::: DATA :::

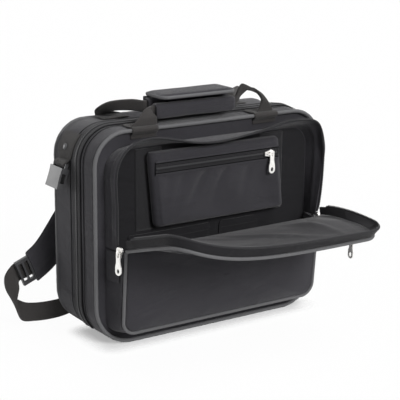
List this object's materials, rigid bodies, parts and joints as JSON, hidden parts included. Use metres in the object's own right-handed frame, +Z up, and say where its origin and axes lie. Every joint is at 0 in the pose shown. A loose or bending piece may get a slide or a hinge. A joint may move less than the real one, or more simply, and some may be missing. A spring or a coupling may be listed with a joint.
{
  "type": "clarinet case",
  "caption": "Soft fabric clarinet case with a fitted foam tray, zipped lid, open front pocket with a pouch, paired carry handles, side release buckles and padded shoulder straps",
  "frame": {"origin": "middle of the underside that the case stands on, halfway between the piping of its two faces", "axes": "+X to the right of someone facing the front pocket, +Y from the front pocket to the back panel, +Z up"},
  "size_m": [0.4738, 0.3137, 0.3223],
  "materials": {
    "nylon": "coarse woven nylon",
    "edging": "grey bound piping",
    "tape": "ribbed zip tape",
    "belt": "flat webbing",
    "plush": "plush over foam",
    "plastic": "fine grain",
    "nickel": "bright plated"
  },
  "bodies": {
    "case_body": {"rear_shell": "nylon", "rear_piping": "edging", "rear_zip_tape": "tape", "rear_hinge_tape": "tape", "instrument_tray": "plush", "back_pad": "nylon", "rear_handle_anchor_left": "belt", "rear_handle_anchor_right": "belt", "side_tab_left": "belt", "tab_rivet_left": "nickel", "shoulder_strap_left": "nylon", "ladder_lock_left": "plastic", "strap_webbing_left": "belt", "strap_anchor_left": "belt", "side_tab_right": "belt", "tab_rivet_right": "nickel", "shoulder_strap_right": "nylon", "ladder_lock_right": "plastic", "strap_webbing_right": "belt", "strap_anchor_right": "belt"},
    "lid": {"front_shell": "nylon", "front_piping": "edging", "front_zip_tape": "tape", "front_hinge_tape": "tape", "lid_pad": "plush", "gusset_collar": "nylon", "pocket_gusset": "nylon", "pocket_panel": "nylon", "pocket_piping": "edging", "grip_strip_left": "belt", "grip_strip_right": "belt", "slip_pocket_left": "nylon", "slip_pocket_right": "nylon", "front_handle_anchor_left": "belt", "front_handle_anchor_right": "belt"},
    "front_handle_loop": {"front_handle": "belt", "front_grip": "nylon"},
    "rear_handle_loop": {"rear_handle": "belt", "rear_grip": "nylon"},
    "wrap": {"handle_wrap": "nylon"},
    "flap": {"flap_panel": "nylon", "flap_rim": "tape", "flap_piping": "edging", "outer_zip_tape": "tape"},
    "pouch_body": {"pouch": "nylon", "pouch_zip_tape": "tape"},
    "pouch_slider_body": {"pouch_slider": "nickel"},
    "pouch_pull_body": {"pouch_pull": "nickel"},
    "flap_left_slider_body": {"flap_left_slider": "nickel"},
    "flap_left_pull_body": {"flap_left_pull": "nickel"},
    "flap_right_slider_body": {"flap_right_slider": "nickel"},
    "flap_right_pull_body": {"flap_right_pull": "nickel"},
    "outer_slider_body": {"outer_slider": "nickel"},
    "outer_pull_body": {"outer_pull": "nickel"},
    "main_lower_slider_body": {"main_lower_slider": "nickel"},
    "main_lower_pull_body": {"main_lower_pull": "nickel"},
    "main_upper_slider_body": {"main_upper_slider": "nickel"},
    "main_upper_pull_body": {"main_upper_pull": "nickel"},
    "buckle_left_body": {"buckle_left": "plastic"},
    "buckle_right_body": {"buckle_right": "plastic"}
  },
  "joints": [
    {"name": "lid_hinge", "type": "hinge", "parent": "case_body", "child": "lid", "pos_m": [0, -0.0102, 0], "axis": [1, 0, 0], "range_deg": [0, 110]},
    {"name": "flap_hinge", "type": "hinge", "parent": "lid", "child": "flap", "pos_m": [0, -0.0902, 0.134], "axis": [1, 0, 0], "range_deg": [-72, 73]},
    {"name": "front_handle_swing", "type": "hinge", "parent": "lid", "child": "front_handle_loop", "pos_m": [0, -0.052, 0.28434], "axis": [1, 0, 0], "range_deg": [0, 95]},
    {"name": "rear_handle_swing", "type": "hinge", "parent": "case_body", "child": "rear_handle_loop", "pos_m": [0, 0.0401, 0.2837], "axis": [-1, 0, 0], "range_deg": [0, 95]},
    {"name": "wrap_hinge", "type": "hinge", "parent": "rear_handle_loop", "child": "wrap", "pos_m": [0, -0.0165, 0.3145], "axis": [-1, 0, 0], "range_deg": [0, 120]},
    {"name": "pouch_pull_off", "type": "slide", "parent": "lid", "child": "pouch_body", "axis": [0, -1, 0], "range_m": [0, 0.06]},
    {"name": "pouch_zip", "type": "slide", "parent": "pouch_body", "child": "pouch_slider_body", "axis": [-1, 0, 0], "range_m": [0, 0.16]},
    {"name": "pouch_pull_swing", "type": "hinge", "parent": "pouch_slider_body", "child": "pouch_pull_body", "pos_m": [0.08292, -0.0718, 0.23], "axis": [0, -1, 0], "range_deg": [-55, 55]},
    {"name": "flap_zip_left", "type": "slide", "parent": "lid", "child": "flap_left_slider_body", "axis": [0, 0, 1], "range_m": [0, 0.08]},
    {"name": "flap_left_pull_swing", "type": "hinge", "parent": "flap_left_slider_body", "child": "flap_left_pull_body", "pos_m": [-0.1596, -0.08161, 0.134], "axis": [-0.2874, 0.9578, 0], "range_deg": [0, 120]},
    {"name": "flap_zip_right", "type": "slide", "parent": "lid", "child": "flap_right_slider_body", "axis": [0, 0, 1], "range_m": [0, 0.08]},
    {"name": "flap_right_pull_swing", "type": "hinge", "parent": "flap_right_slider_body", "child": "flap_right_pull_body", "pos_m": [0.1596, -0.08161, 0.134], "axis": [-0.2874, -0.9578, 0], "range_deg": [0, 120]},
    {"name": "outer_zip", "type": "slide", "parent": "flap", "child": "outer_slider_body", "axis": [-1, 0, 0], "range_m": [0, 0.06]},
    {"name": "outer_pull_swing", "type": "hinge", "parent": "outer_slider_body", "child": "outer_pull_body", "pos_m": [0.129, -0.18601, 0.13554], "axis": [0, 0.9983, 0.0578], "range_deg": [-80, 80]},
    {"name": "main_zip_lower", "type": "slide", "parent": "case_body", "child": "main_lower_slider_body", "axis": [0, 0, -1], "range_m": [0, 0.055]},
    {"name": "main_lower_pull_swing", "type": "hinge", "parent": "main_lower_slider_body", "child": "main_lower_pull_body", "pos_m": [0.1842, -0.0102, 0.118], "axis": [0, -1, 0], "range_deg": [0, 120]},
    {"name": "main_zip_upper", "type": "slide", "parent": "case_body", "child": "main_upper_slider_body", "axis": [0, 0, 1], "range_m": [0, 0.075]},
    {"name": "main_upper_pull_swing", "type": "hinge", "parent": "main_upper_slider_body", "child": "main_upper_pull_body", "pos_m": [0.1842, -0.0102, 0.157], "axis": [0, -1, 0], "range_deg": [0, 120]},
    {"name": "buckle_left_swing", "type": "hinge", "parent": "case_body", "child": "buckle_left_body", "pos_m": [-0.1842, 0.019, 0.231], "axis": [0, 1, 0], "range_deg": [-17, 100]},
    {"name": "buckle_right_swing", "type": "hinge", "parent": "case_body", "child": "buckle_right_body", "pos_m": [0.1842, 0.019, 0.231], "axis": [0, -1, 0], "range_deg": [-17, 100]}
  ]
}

:::

__AIM__: Pick every line with "axes" in it and copy it.

__RESPONSE TO THE EXERCISE__:
List this object's materials, rigid bodies, parts and joints as JSON, hidden parts included. Use metres in the object's own right-handed frame, +Z up, and say where its origin and axes lie. Every joint is at 0 in the pose shown. A loose or bending piece may get a slide or a hinge. A joint may move less than the real one, or more simply, and some may be missing. A spring or a coupling may be listed with a joint.
  "frame": {"origin": "middle of the underside that the case stands on, halfway between the piping of its two faces", "axes": "+X to the right of someone facing the front pocket, +Y from the front pocket to the back panel, +Z up"},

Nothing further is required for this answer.